Introduction#
ProgressiVis is a system and language implementing progressive data analysis and visualization.
In the ProgressiVis
language, all the executions are progressive by
design; the system is never blocked performing lengthy operations, it
always shows visualizations quickly, even when all the data is not
loaded yet. ProgressiVis
also comes with extensions in the notebook
to create interactive visualizations and their user interfaces for
controlling the progressive process.
When visualizing the results of computations, the visualizations are shown, updated, and improved progressively, every few seconds, until the final result is computed. Alternatively, the user can abort the current computation and try a new one or several, if the current one does not converge to the expected result.
Why?#
Interactive data exploration is performed by humans and therefore
requires a controlled latency. When the latency exceeds 10s, humans
cannot maintain their attention and their efficiency at exploring data
drops dramatically. Instead of loading data fully or running
algorithms to completion one after the other, as done in all existing
scientific analysis systems, ProgressiVis
algorithms (called modules)
run in short batches, each batch being only allowed to run for a
specific quantum of time - typically 1 second - producing a usable
result in the end, and yielding control to the next module.

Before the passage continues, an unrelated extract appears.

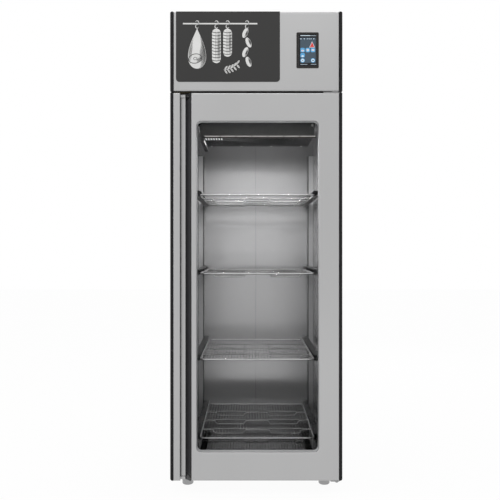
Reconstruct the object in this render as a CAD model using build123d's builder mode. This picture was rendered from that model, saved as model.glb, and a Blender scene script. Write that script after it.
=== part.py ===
from build123d import *
import os

# Upright glass-door curing cabinet.
# Millimetres; X to the right, Y to the back, Z up; the origin is on the floor under the middle.

os.makedirs("parts", exist_ok=True)

# Overall size
cabinet_width = 750
cabinet_depth = 850
cabinet_height = 2105
foot_height = 59
header_height = 346.5

# Insulated body
skin_thickness = 1
liner_thickness = 1
wall_thickness = 60
floor_thickness = 62
front_return = 20
breaker_thickness = 6
cavity_offset = 5
seam_gap = 1

# Door
door_thickness = 62
door_skin_thickness = 1.2
door_floor_gap = 1
seal_gap = 11
hinge_gap = 7.5
edge_radius = 4
strip_width = 12
strip_corner_radius = 10
strip_edge = 2

# Window in the door
window_left_margin = 117
window_right_margin = 105
window_bottom_margin = 125
window_top_margin = 122
window_radius = 20
reveal_depth = 38
reveal_thickness = 1.2
pane_thickness = 4
pane_gap = 12
pane_overlap = 24
spacer_overlap = 16
spacer_width = 6
inner_opening_overlap = 14

# Handle let into the door's left edge
grip_width = 34
grip_lip_depth = 12
channel_depth = 27
channel_floor_width = 17.5
slant_width = 26.5
slant_thickness = 2
slot_width = 6
slot_end = 9
slot_gap = 3
grip_corner = 5

# Door seal
gasket_width = 14
gasket_neck = 8
gasket_foot_height = 3
gasket_head_height = 4
gasket_clearance = 0.4
gasket_inset = 35

# Hinges
hinge_inset = 21
hinge_y_depth = 30
hinge_pin_radius = 5
hinge_pin_clearance = 0.05
hinge_pin_reach = 26
hinge_plate_thickness = 4.5
top_plate_inset = 83
top_pad_inset = 48
bottom_plate_inset = 52
hinge_plate_inset = 10.5
hinge_plate_front = 7
hinge_plate_gap = 1
hinge_corner = 8
bottom_plate_back = 34
pin_head_radius = 6.3
nut_sides = 6
pin_head_height = 10.5
bush_radius = 7.4
bush_sides = 8
bush_length = 30

# Header
overlay_thickness = 1.5
overlay_inset = 25
overlay_gap = 72
overlay_lift = 40
overlay_radius = 15
bezel_inset = 103
bezel_width = 97
bezel_lift = 99.5
bezel_height = 156
bezel_thickness = 1.5
bezel_radius = 5
bezel_rim = 9
screen_recess = 0.5
screen_gap = 0.3
module_depth = 28
module_inset = 3
header_corner_radius = 8

# Wire shelves
shelf_side_gap = 50
shelf_front_gap = 58
shelf_rear_gap = 3
lowest_shelf_lift = 85
rack_pitch = 32.7
shelf_height_shares = (0, 0.262, 0.548, 0.81)
rim_radius = 4
rim_corner = 14
thin_wire_radius = 1.5
thin_wire_count = 36
cross_wire_radius = 2.5
well_drop = 16
well_shares = ((-0.804, -0.192), (0.215, 0.823))
well_ramp = 16
cross_wire_end = 150
cross_wire_spacing = 22
wire_sides = 4
rim_sides = 6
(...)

To
perform the whole computation, ProgressiVis
loops over the modules as
many times as necessary to converge to a result that the analyst
considers satisfactory.
Humans can then conduct interactive data exploration using large datasets and powerful analysis algorithms, trading time with quality, staying in control of the quality they need to make decisions by controlling the time they will allow the algorithm to run.
ProgressiVis
relies on well known Python libraries, such as
numpy,scipy,
Pandas,
pyarrow,
and
Scikit-Learn.
For now, ProgressiVis
is mostly a proof of concept. The current
implementation provides progressive data structures that can grow and
adapt to progressive computations, an execution model relying on
asynchronous programming with non-preemptive cooperative
multitasking,
and a number of modules implementing various components of the
language: data manipulation, computations, statistics, machine
learning, and vizualization. ProgressiVis is also meant to be used
from jupyter notebooks; it provides interactions and visualizations
specially suited to progressive systems.